DO THIS: Write out the whole of the material exactly.

○ ○ ○ ○ ○ ○ ○

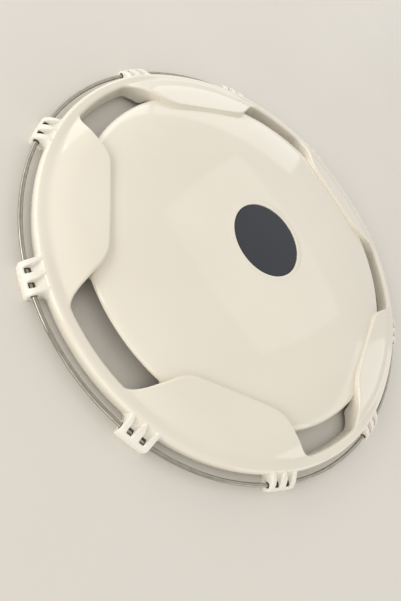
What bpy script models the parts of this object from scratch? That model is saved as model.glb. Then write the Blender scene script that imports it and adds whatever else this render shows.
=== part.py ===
"""A round wheel cover: a thin moulded disc with five vent slots near its rim, and a spring wire
ring that ten clips hold just outside the rim. A round badge fills the middle.

The cover lies face up, on the flat undersides of its clips, with +Z up out of its face. The
origin is on the floor under the centre, and -Y runs through the middle of one vent slot.
Everything repeats every 72 degrees round Z. All lengths are in metres and angles in degrees.
"""
import math

import bmesh
import bpy
from mathutils import Matrix

# --- Retaining ring and its clips -------------------------------------------------------------
RING_R = 0.1900           # centre line of the wire
WIRE_R = 0.0015
WIRE_Z = 0.0060           # centre of the wire above the floor
RING_POINTS = 120
RING_GAP = 0.0030         # between the wire's two ends, hidden inside the first clip

SECTORS = 5
CLIPS = 10
FIRST_SLOT = -90.0        # direction of the first vent slot's middle
FIRST_CLIP = 0.0

CLIP_IN_R = 0.1839        # clip's inner face, just outside the rim
CLIP_OUT_R = 0.1948
CLIP_HALF_W = 0.0117
CLIP_TOP_Z = 0.0110
FIN_W = 0.0060
FIN_PITCH = 0.0100
FIN_ARCH = (0.0072, 0.0068)   # width and height of the fin's outer arch
FIN_ROOT_Z = 0.0105       # top of a fin where it meets the rim
BAR_ARCH = (0.0027, 0.0040)
BAR_TOP_Z = 0.0080
ARCH_STEPS = 4
SOLE_T = 0.0031           # plate under the wire and the rim
WEB_TOP_Z = 0.0082
WEB_FLARE = 0.0042        # how much wider the web is where it meets the rim
TUNNEL_R = 0.0023
TUNNEL_X = 0.1898
WINDOW_X = (0.1876, 0.1921)
BARB_X = (0.1770, 0.1800)
BARB_TOP_Z = 0.0068
OUTER_BAR_X = 0.1921
TUNNEL_SIDES = 12
BARB_SHARE = 0.7          # the barb's width as a share of the clip's
WEB_KNEE = (0.35, 0.3)    # where the web's flare bends: share of its depth and of its flare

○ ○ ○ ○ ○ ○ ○

THE RESPONSE:
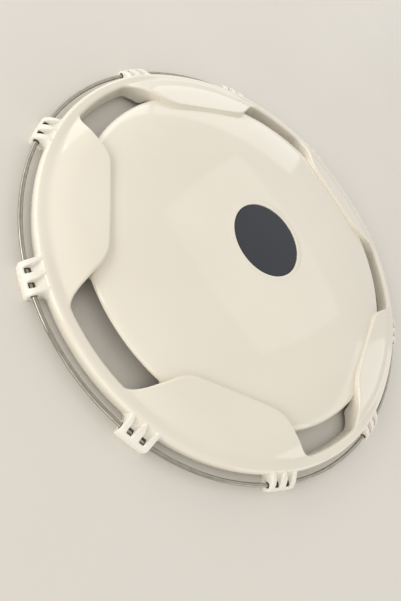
What bpy script models the parts of this object from scratch? That model is saved as model.glb. Then write the Blender scene script that imports it and adds whatever else this render shows.
=== part.py ===
"""A round wheel cover: a thin moulded disc with five vent slots near its rim, and a spring wire
ring that ten clips hold just outside the rim. A round badge fills the middle.

The cover lies face up, on the flat undersides of its clips, with +Z up out of its face. The
origin is on the floor under the centre, and -Y runs through the middle of one vent slot.
Everything repeats every 72 degrees round Z. All lengths are in metres and angles in degrees.
"""
import math

import bmesh
import bpy
from mathutils import Matrix

# --- Retaining ring and its clips -------------------------------------------------------------
RING_R = 0.1900           # centre line of the wire
WIRE_R = 0.0015
WIRE_Z = 0.0060           # centre of the wire above the floor
RING_POINTS = 120
RING_GAP = 0.0030         # between the wire's two ends, hidden inside the first clip

SECTORS = 5
CLIPS = 10
FIRST_SLOT = -90.0        # direction of the first vent slot's middle
FIRST_CLIP = 0.0

CLIP_IN_R = 0.1839        # clip's inner face, just outside the rim
CLIP_OUT_R = 0.1948
CLIP_HALF_W = 0.0117
CLIP_TOP_Z = 0.0110
FIN_W = 0.0060
FIN_PITCH = 0.0100
FIN_ARCH = (0.0072, 0.0068)   # width and height of the fin's outer arch
FIN_ROOT_Z = 0.0105       # top of a fin where it meets the rim
BAR_ARCH = (0.0027, 0.0040)
BAR_TOP_Z = 0.0080
ARCH_STEPS = 4
SOLE_T = 0.0031           # plate under the wire and the rim
WEB_TOP_Z = 0.0082
WEB_FLARE = 0.0042        # how much wider the web is where it meets the rim
TUNNEL_R = 0.0023
TUNNEL_X = 0.1898
WINDOW_X = (0.1876, 0.1921)
BARB_X = (0.1770, 0.1800)
BARB_TOP_Z = 0.0068
OUTER_BAR_X = 0.1921
TUNNEL_SIDES = 12
BARB_SHARE = 0.7          # the barb's width as a share of the clip's
WEB_KNEE = (0.35, 0.3)    # where the web's flare bends: share of its depth and of its flare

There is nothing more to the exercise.